Legal Business Blogs

Team work in the public sector as Bevan Brittan joins forces with Harrow and Barnet councils

The dividing line between private practice and public legal services providers is blurring again with Harrow and Barnet councils unveiling a new partnership with Bevan Brittan as the two local authorities become the first to apply for an alternative business structure (ABS) licence.

Harrow and Barnet councils, which came together in September last year to create HB Public Law (HBPL) and already provide services a small number of other local authorities, will work in a joint venture with Bevan Brittan to offer combined legal services to both existing and new public services clients, drawing on complementary resources from both sides.

Legal Business 100 firm Bevan Brittan lays claim to being the largest specialist provider of commercial legal services to the public services market in the UK, with a client base that includes a third of all NHS Trusts, all local authorities, 30 housing associations, and over 100 private companies that service the public sector.

The joint venture – as yet unnamed – plans to expand the combined client-base to include health services organisations, housing associations and public services charity organisations.

Bevan Brittan has also advised HBPL in its application to the Solicitors Regulation Authority (SRA) to become an ABS – the first local authority body to do so. A response is expected in the New Year.

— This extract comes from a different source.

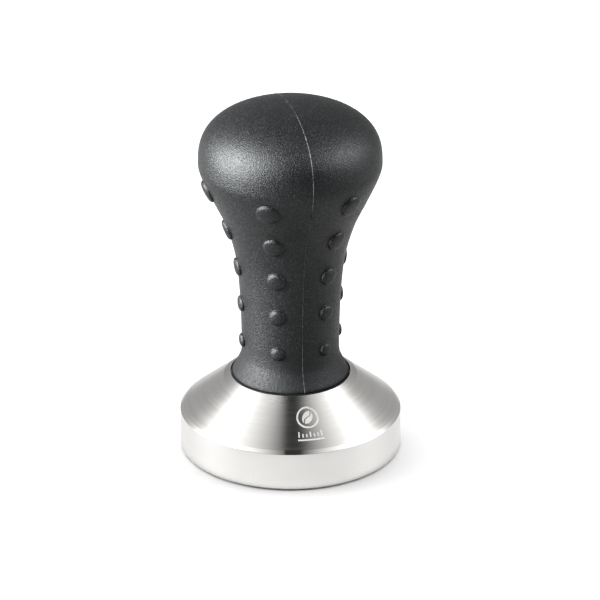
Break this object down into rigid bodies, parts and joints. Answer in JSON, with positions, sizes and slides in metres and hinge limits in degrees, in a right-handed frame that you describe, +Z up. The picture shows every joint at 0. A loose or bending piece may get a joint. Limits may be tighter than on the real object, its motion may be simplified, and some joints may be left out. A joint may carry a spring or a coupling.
{
  "type": "espresso tamper",
  "caption": "Espresso tamper: turned steel base with a band and cone, and a screwed-on handle with a soft black nubbed skin and a wide domed head.",
  "frame": {"origin": "centre of the tamping face, on the surface that the tamper stands on", "axes": "+Z up along the tamper's axis, towards the head of the handle; -Y is the front of the object, with the etched mark just to its right"},
  "size_m": [0.058, 0.058, 0.0949],
  "materials": {
    "base_steel": "turned stainless steel: satin band, polished chamfer, brushed cone",
    "stud_steel": "black oxide steel",
    "washer_rubber": "smooth matt elastomer",
    "insert_brass": "turned and knurled brass",
    "core_plastic": "glass-filled nylon, matt",
    "grip_rubber": "soft-touch moulded skin with a fine grain"
  },
  "bodies": {
    "base": {"tamper_base": "base_steel", "threaded_stud": "stud_steel"},
    "washer": {"seat_washer": "washer_rubber"},
    "handle": {"threaded_insert": "insert_brass", "core_body": "core_plastic", "core_cap": "core_plastic", "grip_skin": "grip_rubber"}
  },
  "joints": [
    {"name": "handle_unscrew", "type": "hinge", "parent": "base", "child": "washer", "pos_m": [0, 0, 0.0196], "axis": [0, 0, 1], "range_deg": [0, 2520]},
    {"name": "handle_lift", "type": "slide", "parent": "washer", "child": "handle", "axis": [0, 0, 1], "range_m": [0, 0.0105]}
  ],
  "couplings": [
    {"joint": "handle_lift", "follows": "handle_unscrew", "m_per_rad": 0.00023873}
  ]
}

Hugh Peart (pictured), director of law and governance at Harrow LBC and director of HBPL said: ‘We selected [Bevan Brittan] to work with us as it demonstrated a profound understanding of the fast-changing legal market and the mutual opportunities this offered our legal teams. We feel we have similar values as organisations working in the public services arena.’

Bethan Evans, senior partner of Bevan Brittan and lead partner on the partnership project, said: ‘We are so pleased to have been appointed as HBPL’s partner. We feel that we share with colleagues at HBPL a vision about future changes in the legal market and the opportunities this will generate.

‘We are excited about creating a really different way of working and providing legal services to mutual clients. We have supported HBPL in making its ground-breaking application to the SRA for the first local authority owned ABS and we are really keen to turn all the ideas into new ways of working.’

HBPL is not, however, the first public sector body to enter into a joint venture with a law firm. In 2010, Kent Legal Services (KLS), the now 125-strong team led by general counsel (GC) at Kent County Council Geoff Wild, partnered with Midlands-based private practice Geldards to create Law:Public, which offers flexible resources to around 340 public sector clients nationwide.

The partnership came after the council, which had already been selling legal services to local authorities for around ten years, aimed at further extending its geographical reach and the range of services. Its profits together with £1.3m in efficiency savings means KLS has contributed £3.7m to the council in the last year.

When interviewed earlier this year, Wild said that KLS would consider setting up an ABS in order to team up with a non-legal partner to create a new business vehicle.